The picture is clear: most Americans have no centralized way to delete their data from brokers, and roughly half of U.S. states have no data deletion rights at all. A consumer's ability to control their own data depends almost entirely on their zip code.
What businesses must do before August 1, 2026
Any business that qualifies as a data broker under California law must take the following steps:
Register with the CPPA and pay the annual $6,000 registration fee through the DROP platform
Create a DROP account and configure it to receive deletion requests
Check DROP at least every 45 days starting August 1, 2026, to retrieve new consumer requests
Process each request by deleting the consumer's non-exempt data and assigning the appropriate response status
Report outcomes to consumers within 90 days of the request being submitted
Document all decisions, including data retained under a statutory exception and the legal basis for retention
Beyond data brokers, any business that processes California consumer data should already have documented processes for handling data subject requests (DSRs) under the CCPA. As Clym's analysis of CCPA deletion obligations outlines, all verified deletion requests must be fulfilled within 45 days, with records maintained for a minimum of 24 months for audit purposes.
How Clym helps businesses handle deletion requests across all 50 states
California's DROP simplifies deletion for consumers, but it does not simplify compliance for businesses.

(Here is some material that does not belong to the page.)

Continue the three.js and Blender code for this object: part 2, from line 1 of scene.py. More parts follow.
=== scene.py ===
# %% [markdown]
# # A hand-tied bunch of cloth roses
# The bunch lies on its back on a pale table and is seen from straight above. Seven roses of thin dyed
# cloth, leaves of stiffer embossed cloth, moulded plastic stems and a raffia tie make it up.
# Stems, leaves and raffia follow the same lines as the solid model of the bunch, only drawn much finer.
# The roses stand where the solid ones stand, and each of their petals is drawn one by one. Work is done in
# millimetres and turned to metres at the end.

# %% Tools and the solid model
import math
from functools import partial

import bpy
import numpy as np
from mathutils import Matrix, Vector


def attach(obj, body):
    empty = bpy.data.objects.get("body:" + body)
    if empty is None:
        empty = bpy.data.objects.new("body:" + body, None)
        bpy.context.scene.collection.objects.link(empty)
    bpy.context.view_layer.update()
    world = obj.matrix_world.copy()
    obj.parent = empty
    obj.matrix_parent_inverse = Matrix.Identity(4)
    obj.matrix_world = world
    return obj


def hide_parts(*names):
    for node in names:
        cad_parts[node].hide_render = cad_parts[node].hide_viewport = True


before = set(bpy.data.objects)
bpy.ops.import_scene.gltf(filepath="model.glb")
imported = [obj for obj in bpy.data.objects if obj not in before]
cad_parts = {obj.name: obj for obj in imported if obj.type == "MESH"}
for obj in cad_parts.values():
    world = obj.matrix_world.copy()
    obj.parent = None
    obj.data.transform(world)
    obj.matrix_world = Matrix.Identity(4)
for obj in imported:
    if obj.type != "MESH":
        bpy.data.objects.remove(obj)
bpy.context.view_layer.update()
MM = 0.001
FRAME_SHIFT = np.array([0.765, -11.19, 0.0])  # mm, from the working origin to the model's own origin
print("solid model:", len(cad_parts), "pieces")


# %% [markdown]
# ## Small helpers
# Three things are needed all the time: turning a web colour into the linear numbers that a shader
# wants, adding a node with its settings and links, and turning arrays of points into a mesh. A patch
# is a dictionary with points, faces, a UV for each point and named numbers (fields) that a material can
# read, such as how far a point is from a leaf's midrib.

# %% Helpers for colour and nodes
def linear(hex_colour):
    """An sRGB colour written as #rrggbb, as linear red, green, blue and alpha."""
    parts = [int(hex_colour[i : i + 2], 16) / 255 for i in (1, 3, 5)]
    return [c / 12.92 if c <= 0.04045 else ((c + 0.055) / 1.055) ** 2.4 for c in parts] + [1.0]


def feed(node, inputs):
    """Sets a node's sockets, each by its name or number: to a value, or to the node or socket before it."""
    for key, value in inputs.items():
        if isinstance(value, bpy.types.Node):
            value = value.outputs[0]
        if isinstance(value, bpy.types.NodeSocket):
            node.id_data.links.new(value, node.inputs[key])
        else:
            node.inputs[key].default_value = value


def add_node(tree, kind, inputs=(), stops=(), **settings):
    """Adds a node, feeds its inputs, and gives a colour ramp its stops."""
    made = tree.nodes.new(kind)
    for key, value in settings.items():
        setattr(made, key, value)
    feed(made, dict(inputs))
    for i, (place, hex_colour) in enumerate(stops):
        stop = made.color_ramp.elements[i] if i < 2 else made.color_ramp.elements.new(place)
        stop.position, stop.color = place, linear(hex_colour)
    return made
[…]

Companies still need to verify consumer identities, process requests within statutory deadlines, document outcomes, and manage the growing patchwork of deletion rights across 20 states and counting.

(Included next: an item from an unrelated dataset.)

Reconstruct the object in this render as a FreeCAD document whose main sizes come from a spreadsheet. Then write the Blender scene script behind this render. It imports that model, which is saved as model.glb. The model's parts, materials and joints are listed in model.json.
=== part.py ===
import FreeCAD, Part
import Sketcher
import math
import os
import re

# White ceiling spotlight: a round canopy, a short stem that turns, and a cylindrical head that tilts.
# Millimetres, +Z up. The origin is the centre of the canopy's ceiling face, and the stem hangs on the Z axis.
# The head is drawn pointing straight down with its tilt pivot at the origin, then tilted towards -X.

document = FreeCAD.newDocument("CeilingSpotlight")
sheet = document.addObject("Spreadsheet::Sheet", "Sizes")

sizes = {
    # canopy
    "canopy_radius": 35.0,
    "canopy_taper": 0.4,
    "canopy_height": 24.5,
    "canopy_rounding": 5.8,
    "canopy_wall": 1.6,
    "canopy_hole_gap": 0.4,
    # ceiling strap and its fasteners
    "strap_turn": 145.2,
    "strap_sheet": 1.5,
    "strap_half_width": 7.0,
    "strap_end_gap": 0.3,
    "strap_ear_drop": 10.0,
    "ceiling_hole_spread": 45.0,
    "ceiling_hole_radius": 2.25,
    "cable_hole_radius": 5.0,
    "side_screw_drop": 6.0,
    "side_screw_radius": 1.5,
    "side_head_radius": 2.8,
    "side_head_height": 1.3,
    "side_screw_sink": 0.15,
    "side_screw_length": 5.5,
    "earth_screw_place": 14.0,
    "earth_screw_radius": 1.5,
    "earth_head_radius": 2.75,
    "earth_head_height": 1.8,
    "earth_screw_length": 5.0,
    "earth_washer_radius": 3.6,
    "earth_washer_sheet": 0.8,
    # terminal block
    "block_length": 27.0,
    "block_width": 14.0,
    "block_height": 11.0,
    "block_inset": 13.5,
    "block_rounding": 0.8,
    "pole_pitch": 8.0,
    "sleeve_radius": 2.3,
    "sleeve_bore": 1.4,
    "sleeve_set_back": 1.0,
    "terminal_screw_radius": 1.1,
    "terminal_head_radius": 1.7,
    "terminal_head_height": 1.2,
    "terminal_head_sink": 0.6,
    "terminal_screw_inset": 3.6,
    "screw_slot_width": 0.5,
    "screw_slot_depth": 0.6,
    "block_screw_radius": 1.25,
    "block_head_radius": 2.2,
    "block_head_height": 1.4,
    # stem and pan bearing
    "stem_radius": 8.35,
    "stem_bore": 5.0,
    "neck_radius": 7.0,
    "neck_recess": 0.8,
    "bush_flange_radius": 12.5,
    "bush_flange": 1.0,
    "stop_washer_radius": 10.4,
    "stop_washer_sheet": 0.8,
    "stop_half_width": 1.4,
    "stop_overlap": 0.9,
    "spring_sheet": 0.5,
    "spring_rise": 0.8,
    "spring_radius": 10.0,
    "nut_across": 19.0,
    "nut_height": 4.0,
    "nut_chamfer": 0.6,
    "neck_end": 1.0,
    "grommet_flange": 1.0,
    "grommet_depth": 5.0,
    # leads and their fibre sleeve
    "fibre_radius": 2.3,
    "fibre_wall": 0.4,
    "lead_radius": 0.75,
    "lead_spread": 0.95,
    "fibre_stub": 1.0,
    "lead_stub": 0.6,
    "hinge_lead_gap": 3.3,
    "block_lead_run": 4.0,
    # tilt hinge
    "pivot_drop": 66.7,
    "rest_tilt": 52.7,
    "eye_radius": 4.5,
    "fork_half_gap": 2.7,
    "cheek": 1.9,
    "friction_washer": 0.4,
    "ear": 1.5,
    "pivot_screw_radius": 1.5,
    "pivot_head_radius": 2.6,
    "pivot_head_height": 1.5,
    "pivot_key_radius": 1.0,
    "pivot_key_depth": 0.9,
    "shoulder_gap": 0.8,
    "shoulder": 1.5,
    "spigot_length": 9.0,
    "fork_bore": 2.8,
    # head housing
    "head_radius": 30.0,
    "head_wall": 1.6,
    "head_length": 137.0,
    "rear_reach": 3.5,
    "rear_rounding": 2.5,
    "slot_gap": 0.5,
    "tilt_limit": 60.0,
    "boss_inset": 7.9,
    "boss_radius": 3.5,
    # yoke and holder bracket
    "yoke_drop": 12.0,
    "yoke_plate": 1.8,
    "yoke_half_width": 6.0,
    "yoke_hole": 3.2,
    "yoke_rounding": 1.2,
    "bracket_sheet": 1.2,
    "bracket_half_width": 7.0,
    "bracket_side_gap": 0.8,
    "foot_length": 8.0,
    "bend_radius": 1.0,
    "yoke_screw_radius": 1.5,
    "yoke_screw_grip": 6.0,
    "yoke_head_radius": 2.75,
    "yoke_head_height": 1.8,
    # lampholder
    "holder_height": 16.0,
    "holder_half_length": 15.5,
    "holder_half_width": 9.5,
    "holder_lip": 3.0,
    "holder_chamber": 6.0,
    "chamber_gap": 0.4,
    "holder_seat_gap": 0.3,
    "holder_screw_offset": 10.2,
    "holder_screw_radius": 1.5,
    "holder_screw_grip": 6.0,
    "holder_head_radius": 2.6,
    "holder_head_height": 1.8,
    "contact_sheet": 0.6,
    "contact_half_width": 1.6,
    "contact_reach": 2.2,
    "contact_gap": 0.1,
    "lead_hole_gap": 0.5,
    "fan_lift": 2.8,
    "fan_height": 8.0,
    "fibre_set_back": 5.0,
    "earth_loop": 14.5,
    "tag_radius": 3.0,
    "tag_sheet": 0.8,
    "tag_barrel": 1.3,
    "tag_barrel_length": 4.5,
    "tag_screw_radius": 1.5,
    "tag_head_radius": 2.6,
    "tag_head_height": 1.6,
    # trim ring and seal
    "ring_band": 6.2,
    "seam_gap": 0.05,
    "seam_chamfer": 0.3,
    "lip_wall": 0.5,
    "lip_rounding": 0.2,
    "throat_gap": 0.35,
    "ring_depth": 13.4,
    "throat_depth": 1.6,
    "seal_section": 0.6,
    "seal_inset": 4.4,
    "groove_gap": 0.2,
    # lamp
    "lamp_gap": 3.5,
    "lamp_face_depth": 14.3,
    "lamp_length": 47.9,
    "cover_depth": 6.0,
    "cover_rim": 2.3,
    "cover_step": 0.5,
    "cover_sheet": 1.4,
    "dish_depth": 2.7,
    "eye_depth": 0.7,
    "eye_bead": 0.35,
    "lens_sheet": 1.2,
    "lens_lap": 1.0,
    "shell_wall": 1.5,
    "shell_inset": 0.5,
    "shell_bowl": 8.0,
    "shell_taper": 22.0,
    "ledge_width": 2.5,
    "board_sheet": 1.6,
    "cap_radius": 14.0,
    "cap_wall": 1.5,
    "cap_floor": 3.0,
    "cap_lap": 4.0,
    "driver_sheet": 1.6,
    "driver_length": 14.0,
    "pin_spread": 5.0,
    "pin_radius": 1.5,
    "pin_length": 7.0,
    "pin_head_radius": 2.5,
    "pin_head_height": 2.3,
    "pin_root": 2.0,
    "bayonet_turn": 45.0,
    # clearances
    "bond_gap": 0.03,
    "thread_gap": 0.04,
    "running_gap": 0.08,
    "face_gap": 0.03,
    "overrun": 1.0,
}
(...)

Clym's consent management and DSR solution handles this automatically, giving businesses:
- A centralised intake widget for all incoming data subject requests, deletion, access, correction, and opt-out
- Automated identity verification workflows that support CCPA, GDPR, and state-specific standards
- Built-in exception handling with documented legal bases so partial deletions are always audit-ready
- Full audit trails maintained for 24 months, ready for CPPA or state AG review
- Coverage across all 20 active U.S. state privacy laws, not just California
For businesses outside California where no DROP equivalent exists, Clym fills that gap, helping consumers in Colorado, Kentucky, Rhode Island, and every other state to exercise their deletion rights, and your business to prove it honoured their request.

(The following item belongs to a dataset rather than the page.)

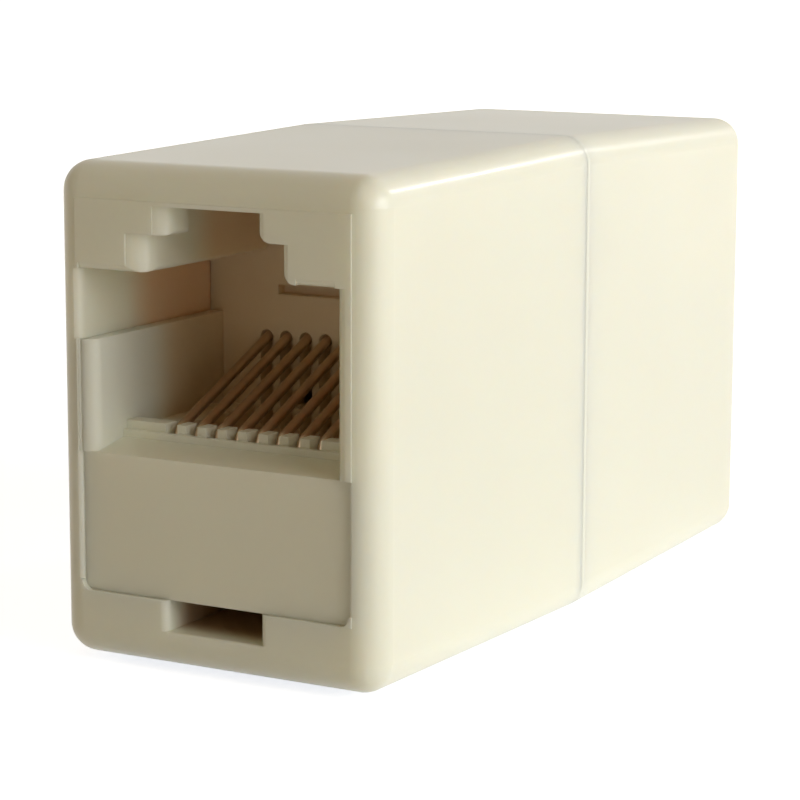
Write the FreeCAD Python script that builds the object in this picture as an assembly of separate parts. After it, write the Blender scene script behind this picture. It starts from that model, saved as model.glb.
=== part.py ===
import FreeCAD, Part
import math
import os

os.makedirs("parts", exist_ok=True)

# Inline coupler for eight-way modular plugs: two welded half shells, a contact
# carrier in each end, eight spring contacts per carrier and a link board between.
# Millimetres. X runs across the ports, the front port faces -Y, +Z is up, and the
# origin lies under the middle of the body, on the plane that it rests on.

# Body: widest and tallest at the weld, tapering to both ends
body_length = 38.2
end_width = 15.8
end_height = 21.3
weld_width = 16.1
weld_height = 22.0
edge_radius = 1.3

# Chamber inside each half shell
chamber_half_width = 6.57
chamber_height = 18.1
end_wall = 2.13
chamber_corner_radius = 0.35

# Spigot of the front shell in the rebate of the rear shell
spigot_length = 1.2
spigot_thickness = 0.55
spigot_clearance = 0.04

# Port opening through the end wall. Heights are measured from the body's axis.
cavity_half_width = 5.96
shoulder_height = 6.17
key_step_left = 3.2
key_step_right = 3.42
key_step_height = 7.78
key_notch_left = 2.1
key_notch_right = 2.27
key_notch_height = 8.98
key_corner_radius = 0.72
key_left_corner_radius = 0.2
latch_wall = 1.65
step_lead_in = 0.95
notch_lead_in = 0.7
key_right_lead_in = 0.35
cavity_lead_in = 0.45
shoulder_lead_in = 0.25
guide_depth = 9.6

# Lower window of the end wall, filled by the carrier's front panel
window_half_width = 6.6
window_bottom = -7.7
window_top = -1.65
window_corner_radius = 0.45
window_lead_in = 0.12
window_left_lead_in = 0.25

# Slot under the front panel
slot_half_width = 2.3
slot_bottom = -9.03
slot_lead_in = 0.33

# Raised field of the end face
field_half_width = 6.72
field_top = 9.16
field_rise = 0.06

# Contacts
contact_count = 8
contact_pitch = 1.02
wire_diameter = 0.46
wire_bend_radius = 0.55
wire_front_depth = 2.98
wire_crest_height = -0.9
wire_tip_depth = 10.42
wire_tip_height = 2.23
tail_row_high = -3.3
tail_row_low = -5.1
tail_beyond_board = 0.45

# Carrier
carrier_clearance = 0.015
panel_recess = 0.2
sill_depth = 2.42
sill_height = -1.27
comb_thickness = 0.85
comb_height = -0.62
comb_gap = 0.56
deck_height = -1.0
well_half_width = 4.25
well_floor = -2.35
carrier_back_wall_depth = 10.1
back_wall_thickness = 1.5
wall_groove_half_width = 2.95
wall_groove_bottom = 4.12
wall_groove_top = 4.55
wall_groove_depth = 0.5
wall_hole_left = -2.5
wall_hole_right = -1.65
wall_hole_bottom = -1.1
wall_hole_top = -0.2
rear_slot_width = 0.66
rear_slot_depth = 0.95
cheek_height = 3.15
cheek_inner_half_width = 5.9
cheek_nose_radius = 0.6
cheek_nose_depth = 0.06
deck_underside = -6.3
skid_thickness = 1.4
carrier_front_web = 1.3
bore_clearance = 0.03

# Link board between the carriers
board_thickness = 1.6
board_clearance = 0.1
board_hole_diameter = 0.62
board_gap = 1.1
leg_width = 1.5

# Derived places, all from the values above
axis_height = weld_height / 2
half_length = body_length / 2
chamber_half_height = chamber_height / 2
carrier_half_width = chamber_half_width - carrier_clearance
carrier_bottom = -chamber_half_height + carrier_clearance
carrier_length = half_length - board_thickness / 2
carrier_body_end = carrier_length - board_gap
comb_back_depth = sill_depth + comb_thickness
wire_radius = wire_diameter / 2
cut_over = 1.0


def box(x0, x1, y0, y1, z0, z1):
    """Box between two corners, with z measured from the body's axis."""
    return Part.makeBox(x1 - x0, y1 - y0, z1 - z0,
                        FreeCAD.Vector(x0, y0, z0 + axis_height))


def face_y(depth):
    """Y of a place this deep behind the front end face."""
    return depth - half_length


def port_box(x0, x1, depth0, depth1, z0, z1):
    """Box given by its depth behind the front end face."""
    return box(x0, x1, face_y(depth0), face_y(depth1), z0, z1)


def rounded_window(half_width, z0, z1, depth0, depth1, radius, square_top=False):
    """Port box whose edges along the depth are rounded, all four or the lower two."""
    block = port_box(-half_width, half_width, depth0, depth1, z0, z1)
    along_y = [e for e in block.Edges if is_along(e, 1)]
    if square_top:
        middle = (z0 + z1) / 2 + axis_height
        along_y = [e for e in along_y if e.BoundBox.ZMax < middle]
    return block.makeFillet(radius, along_y)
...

What California residents can do right now
The DROP platform is live and accepting requests as of January 2026. Requests submitted before August 1, 2026, are queued but not yet legally required to be processed. Submitting early means your request will be waiting the moment the enforcement window opens.
To get started, visit the California Privacy Protection Agency's data broker portal, create an account, and submit your deletion request with as many identifying details as possible, including your mobile advertising ID, to maximise match rates across brokers.
For consumers in other states, the rights available depend entirely on where you live. Start by checking whether your state has a comprehensive privacy law in effect and what deletion rights it includes. The table above is a useful starting point. From there, you will need to contact individual companies directly; there is no centralized system outside California yet.
Frequently asked questions
DROP stands for Delete Request and Opt-Out Platform. It is a free, state-operated system launched by the California Privacy Protection Agency (CPPA) on January 1, 2026, that allows California residents to submit a single deletion request to every registered data broker in the state simultaneously. It is the first system of its kind in the United States.
Any California resident can use the DROP platform for free. Users must verify their California residency through the California Identity Gateway. Non-California residents do not currently have access.
Starting August 1, 2026, all data brokers registered in California must check the DROP platform at least every 45 days to retrieve and process consumer deletion requests. Failure to comply results in fines of $200 per request per day of noncompliance.
Under the CCPA, businesses may retain personal data after a deletion request if the data is necessary to: complete a transaction; detect security incidents or fraud; comply with a legal obligation; conduct public-interest research; or exercise free speech. Businesses must tell consumers what data was retained and why. A full breakdown is available in Clym's CCPA deletion guide.
DROP applies to any business that qualifies as a data broker under California law and does business in California, regardless of where the company is headquartered. A data broker is a business that knowingly collects and sells or shares personal information about consumers with whom it has no direct relationship.
In states without a centralised deletion system, businesses must handle individual DSRs submitted directly by consumers. They must verify identity, process within the statutory deadline (usually 45 days), document the outcome, and maintain records for audit purposes. Clym automates this entire workflow across all applicable U.S. state privacy laws.
If a broker cannot locate data matching the submitted identifiers, it assigns a 'Record Not Found' status. Providing additional identifiers, such as a mobile advertising ID (MAID) in addition to name and email address, increases the likelihood of a match.
As of 2026, 20 U.S. states have enacted comprehensive consumer privacy laws that include data deletion rights: California, Virginia, Colorado, Connecticut, Utah, Texas, Oregon, Montana, Iowa, Indiana, Kentucky, Rhode Island, New Hampshire, New Jersey, Delaware, Nebraska, Minnesota, Tennessee, Maryland, and New Mexico. Only California has a centralized deletion mechanism. Residents in all other states must submit requests to each company individually.